小倉 歌ったときには、特にASMRを狙ったわけではなかったんですが、完成形を聴いたら、私もまさに「聴くASMR」というニュアンスがあるなと感じました。すごく近代的な楽曲になったと思いますし、自分特有の声質を上手くこの曲に反映できたのかなと感じています。トラックダウンに立ち会わせていただいたときも、「なるべくコンプをかけすぎず、できる限り自分の声質をナチュラルに出していただきたいです」と伝えさせていただきました。
――自分の声だからこその表現を追求したわけですね。今回の楽曲は特に「声フェチ」に刺さるアプローチを感じるのですが、例えば小倉さんは自分の歌声の特質や魅力について、どのように捉えていますか?

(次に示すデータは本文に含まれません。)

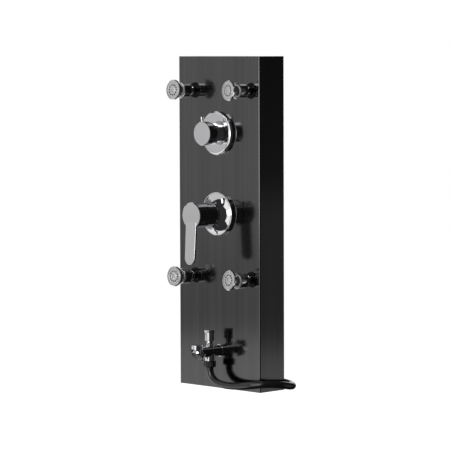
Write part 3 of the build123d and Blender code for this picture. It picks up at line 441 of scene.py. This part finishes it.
# ---------------------------------------------------------------- polished fittings
# Mixer trim, outlet knob, jets, spout and pull-up knob: turned or cast brass, polished and plated
# with chrome.
chrome = Finish("chrome_plate", Metallic=1.0)
chrome_haze = chrome.noise(55.0, 4.0)
chrome_mist = chrome.noise(700.0, 2.0)
chrome.surface(
    Base_Color=chrome.between(chrome_haze, (0.76, 0.76, 0.775), (0.83, 0.83, 0.845)),
    Roughness=chrome_haze * 0.035 + chrome_mist * 0.02 + 0.025,
    Normal=chrome.bump(chrome_haze, 0.00002),
)
JETS = [(row, side) for row in ("upper", "lower") for side in ("left", "right")]
dress(chrome, "mixer_escutcheon", "mixer_sleeve", "mixer_lever", "diverter_escutcheon",
      "diverter_sleeve", "diverter_knob", "knob_pin", "spout_body", "pull_knob", "hose_end_nut")
for row, side in JETS:
    dress(chrome, f"jet_base_{row}_{side}", f"jet_head_{row}_{side}")

# ---------------------------------------------------------------- jet faces and nozzles
# Each jet's head holds a satin face plate with shallow rings, and twelve soft nozzles stand in a
# ring halfway out, so that scale can be rubbed off them.
BALL_Y = -0.116
FACE_OUT = 0.0218
NOZZLES = 12
NOZZLE_RING = 0.0098
# rest aim of each jet in degrees: turned towards -X, then tilted upwards
JET_AIMS = {("upper", "left"): (0, 4), ("upper", "right"): (8, 3),
            ("lower", "left"): (-2, 3), ("lower", "right"): (7, 7)}
JET_X = {"left": -0.0765, "right": 0.0765}
JET_Z = {"upper": 0.1595, "lower": -0.2010}

face_plate = Finish("jet_face_plate", Metallic=0.75)
face_grain = face_plate.noise(520.0, 3.0)
face_plate.surface(
    Base_Color=face_plate.between(face_grain, (0.52, 0.52, 0.53), (0.86, 0.86, 0.87)),
    Roughness=face_grain * 0.2 + 0.22,
    Normal=face_plate.bump(face_grain, 0.0001),
)
soft_nozzle = Finish("soft_nozzle", Metallic=0.0)
nozzle_grain = soft_nozzle.noise(1500.0, 2.0)
soft_nozzle.surface(
    Base_Color=soft_nozzle.between(nozzle_grain, (0.020, 0.020, 0.021), (0.045, 0.045, 0.047)),
    Roughness=nozzle_grain * 0.2 + 0.45,
    Normal=soft_nozzle.bump(nozzle_grain, 0.00003),
)
for row, side in JETS:
    turn, rise = np.radians(JET_AIMS[row, side])
    aim = np.array([-np.sin(turn) * np.cos(rise), -np.cos(turn) * np.cos(rise), np.sin(rise)])
    across = np.array([np.cos(turn), -np.sin(turn), 0.0])
    over = np.cross(across, aim)
    ball = np.array([JET_X[side], BALL_Y, JET_Z[row]])
    plate_points, plate_faces = revolved(
        [(0.0003, -0.0001), (0.0156, -0.0001), (0.0156, 0.0002), (0.0150, 0.0005), (0.0136, 0.0005),
         (0.0132, 0.0002), (0.0127, 0.0002), (0.0122, 0.0004), (0.0070, 0.0004), (0.0066, 0.0001),
         (0.0061, 0.0001), (0.0057, 0.0005), (0.0016, 0.0007), (0.0003, 0.0007)],
        [ball + aim * FACE_OUT], [aim], 72)
    new_piece(f"jet_plate_{row}_{side}", plate_points, plate_faces, face_plate,
              f"jet_aim_{row}_{side}")
    spots = np.arange(NOZZLES) * 2 * np.pi / NOZZLES
    places = (ball + aim * (FACE_OUT + 0.0003)
              + NOZZLE_RING * (np.cos(spots)[:, None] * across + np.sin(spots)[:, None] * over))
    nozzle_points, nozzle_faces = revolved(
        [(0.0001, -0.0001), (0.00155, -0.0001), (0.00150, 0.0004), (0.00110, 0.0009),
         (0.00080, 0.0010), (0.00055, 0.0008), (0.0005, 0.0003), (0.0001, 0.0003)],
        places, np.repeat(aim[None], NOZZLES, 0), 12)
    new_piece(f"jet_nozzles_{row}_{side}", nozzle_points, nozzle_faces, soft_nozzle,
              f"jet_aim_{row}_{side}")

# ---------------------------------------------------------------- aerator
# Moulded grey insert in the spout's mouth, with a fine mesh that mixes air into the stream.
mesh_insert = Finish("mesh_insert", Metallic=0.0, Roughness=0.5)
insert_x = mesh_insert.node("ShaderNodeSeparateXYZ", None, {0: mesh_insert.place}, output="X")
insert_y = mesh_insert.node("ShaderNodeSeparateXYZ", None, {0: mesh_insert.place}, output="Y")
MESH_PITCH = 2600.0            # radians per metre
lattice = ((insert_x * MESH_PITCH).sine() * (insert_y * MESH_PITCH).sine()) * 0.5 + 0.5
mesh_insert.surface(
    Base_Color=mesh_insert.between(lattice, (0.12, 0.12, 0.125), (0.46, 0.46, 0.48)),
    Normal=mesh_insert.bump(lattice, 0.0004),
)
dress(mesh_insert, "spout_aerator")

# ---------------------------------------------------------------- valve bodies
# Cast and machined brass: mixer and outlet bodies, elbows, tees, the riser's bush, spindles and
# the plunger. The cast skin is grainy and has gone dull in places.
brass = Finish("cast_brass", Metallic=1.0)
cast_grain = brass.noise(650.0, 5.0)
dull_patches = brass.noise(28.0, 4.0)
brass.surface(
    Base_Color=brass.between(dull_patches, (0.50, 0.36, 0.16), (0.74, 0.58, 0.30)),
    Roughness=cast_grain * 0.2 + dull_patches * 0.15 + 0.2,
    Normal=brass.bump(cast_grain, 0.00012),
)
dress(brass, "mixer_body", "diverter_body", "mixer_cartridge_nut", "jet_elbows", "jet_feed_tees",
      "riser_bush", "spout_elbow", "mixer_spindle", "diverter_spindle", "pull_plunger")

# ---------------------------------------------------------------- gaskets, cartridges and liners
# Black rubber washers behind the panel, and white moulded cartridges, rotor and ball liners.
rubber = Finish("washer_rubber", Metallic=0.0)
rubber_grain = rubber.noise(900.0, 4.0)
rubber.surface(
    Base_Color=rubber.between(rubber_grain, (0.016, 0.016, 0.016), (0.042, 0.042, 0.041)),
    Roughness=rubber_grain * 0.2 + 0.6, Normal=rubber.bump(rubber_grain, 0.00005))
dress(rubber, "body_gaskets", "jet_gaskets", "spout_gasket")

moulded = Finish("moulded_white", Metallic=0.0)
moulded_grain = moulded.noise(420.0, 3.0)
moulded.surface(
    Base_Color=moulded.between(moulded_grain, (0.72, 0.72, 0.68), (0.82, 0.82, 0.79)),
    Roughness=moulded_grain * 0.15 + 0.35, Normal=moulded.bump(moulded_grain, 0.00003))
dress(moulded, "mixer_cartridge", "mixer_rotor", "diverter_cartridge",
      *[f"jet_liner_{row}_{side}" for row, side in JETS])

# ---------------------------------------------------------------- rails, brackets and nuts
# Folded and stamped steel with bright zinc on it, whose crystals show as faint pale patches.
zinc = Finish("zinc_plate", Metallic=1.0)
zinc_patches = zinc.noise(90.0, 5.0)
zinc_grain = zinc.noise(1200.0, 2.0)
zinc.surface(
    Base_Color=zinc.between(zinc_patches, (0.42, 0.43, 0.44), (0.66, 0.67, 0.68)),
    Roughness=zinc_grain * 0.12 + zinc_patches * 0.2 + 0.2,
    Normal=zinc.bump(zinc_grain, 0.00002))
dress(zinc, "hanging_rail_lower", "hanging_rail_upper", "wall_bracket_lower",
      "wall_bracket_upper", "hose_tie_rail", "jet_back_nuts", "spout_back_nut",
      "mixer_clamp_nut", "diverter_clamp_nut", "lever_set_screw")

# ---------------------------------------------------------------- inner hoses
# Rubber hoses in a stainless steel braid between the valve bodies, each end held by a crimped
# steel sleeve.
braid = Finish("steel_braid", Metallic=1.0)
braid_x = braid.node("ShaderNodeSeparateXYZ", None, {0: braid.place}, output="X")
braid_y = braid.node("ShaderNodeSeparateXYZ", None, {0: braid.place}, output="Y")
braid_z = braid.node("ShaderNodeSeparateXYZ", None, {0: braid.place}, output="Z")
round_it = braid_x + braid_y
STRAND_PITCH = 2400.0          # radians per metre
strands = (((round_it + braid_z) * STRAND_PITCH).sine()
           * ((round_it - braid_z) * STRAND_PITCH).sine())
strands = strands * 0.5 + 0.5
braid.surface(
    Base_Color=braid.between(strands, (0.20, 0.20, 0.20), (0.60, 0.60, 0.61)),
    Roughness=strands * 0.15 + 0.28, Normal=braid.bump(strands, 0.0003))
dress(braid, "jet_feed_hoses", "mixer_hose", "riser_hose", "spout_hose")

crimp = Finish("crimped_steel", Metallic=1.0)
crimp_grain = crimp.noise(800.0, 3.0)
crimp.surface(
    Base_Color=crimp.between(crimp_grain, (0.50, 0.50, 0.51), (0.68, 0.68, 0.69)),
    Roughness=crimp_grain * 0.2 + 0.18, Normal=crimp.bump(crimp_grain, 0.00002))
FERRULE_LENGTH = 0.011
# x, y, foot and top of each upright hose
upright_hoses = [
    (0.0, -0.072, -0.0455, 0.050), (0.0, -0.057, 0.106, 0.189), (0.0, -0.039, -0.318, 0.050),
    (-0.0765, -0.066, 0.092, 0.1435), (0.0765, -0.066, 0.092, 0.1435),
    (-0.0765, -0.066, -0.185, 0.064), (0.0765, -0.066, -0.185, 0.064),
]
ferrule_places, ferrule_ways = [], []
for x, y, low, high in upright_hoses:
    ferrule_places += [(x, y, low), (x, y, high)]
    ferrule_ways += [(0, 0, 1), (0, 0, -1)]
for side in (-1, 1):
    ferrule_places += [(side * 0.028, -0.066, 0.078), (side * 0.0625, -0.066, 0.078)]
    ferrule_ways += [(side, 0, 0), (-side, 0, 0)]
ferrule_points, ferrule_faces = revolved(
    [(0.0061, 0.0003), (0.0072, 0.0003), (0.0074, 0.0008), (0.0074, 0.0028), (0.0069, 0.0034),
     (0.0069, 0.0046), (0.0074, 0.0052), (0.0074, 0.0070), (0.0069, 0.0076), (0.0069, 0.0088),
     (0.0073, 0.0094), (0.0073, 0.0104), (0.0069, FERRULE_LENGTH), (0.0061, FERRULE_LENGTH)],
    ferrule_places, ferrule_ways, 32)
new_piece("hose_ferrules", ferrule_points, ferrule_faces, crimp, "column")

小倉 うーん、どうなんでしょう? 私の歌声は、聴き手によって好みが分かれるのかなと。例えば今回は、自分がレコーディングで付けた細かい抑揚やニュアンスをなるべく消さないよう、できる限りナチュラルな声音でトラックダウンしていただきましたけど、逆にコンプをしっかりとかけていくと、どんどん電波的で、ボーカロイドみたいな声音になっていくんですよ。自分の楽曲だと「エンジョイ!」(2017年)はそういうイメージが強くて。なので、ああいったちょっと電子的で耳に引っかかるような声音が好きな方もいらっしゃれば、今回のように多少のざらつきがあるリアルな声色のほうが聴き心地良い、という方もいらっしゃると思います。きっと、人によって私の声質の好きなポイントや捉え方は違ってくるんじゃないでしょうか。
――興味深い分析ですね。では、歌詞はどのように制作を進めていきましたか?
小倉 歌詞も基本的にはお任せでした。ただ、ゲーム内でプレイヤーのことを「先生」と呼ぶ設定があったので、そこは少しリンクさせたくて。「先生」というキーワードを上手く楽曲に組み込んでいただければいいな、と事前に相談させていただきました。
――なるほど。そういった作品との関連性もありつつ、最初に受け取ったときは全体としてどのような印象を受けましたか?
小倉 作詞してくださった磯谷(佳江)さんは、今までも何度かご一緒させていただいている方なので、どんな言葉を選んでくださるか私も楽しみにしていました。「Clear Morning」というタイトルにちなんで、朝を感じさせるシチュエーションや情景、まだ見えぬ未来に向かって進んでいくような広がる世界観も感じましたし、スマートフォンに向かって見ている景色と、そこから視点を上げて空や風を感じる、外側に向けた世界、そのバランスが絶妙だと思いました。あとは、きれいな響きの単語がたくさん散りばめられている印象もありましたね。
――それらの歌詞の印象を受けて、実際に歌う際に心がけたことはありますか?
小倉 歌詞にヒントがある部分は、そこに書かれている情景を思い浮かべながら歌わせていただきました。あとは、未来に突き進んでいくひたむきな想いを感じさせるサビの部分。そこに関しては、情景というよりも自分の気持ちを奮起させ、聴いている方の気持ちも引っ張っていけるよう熱をもって歌いました。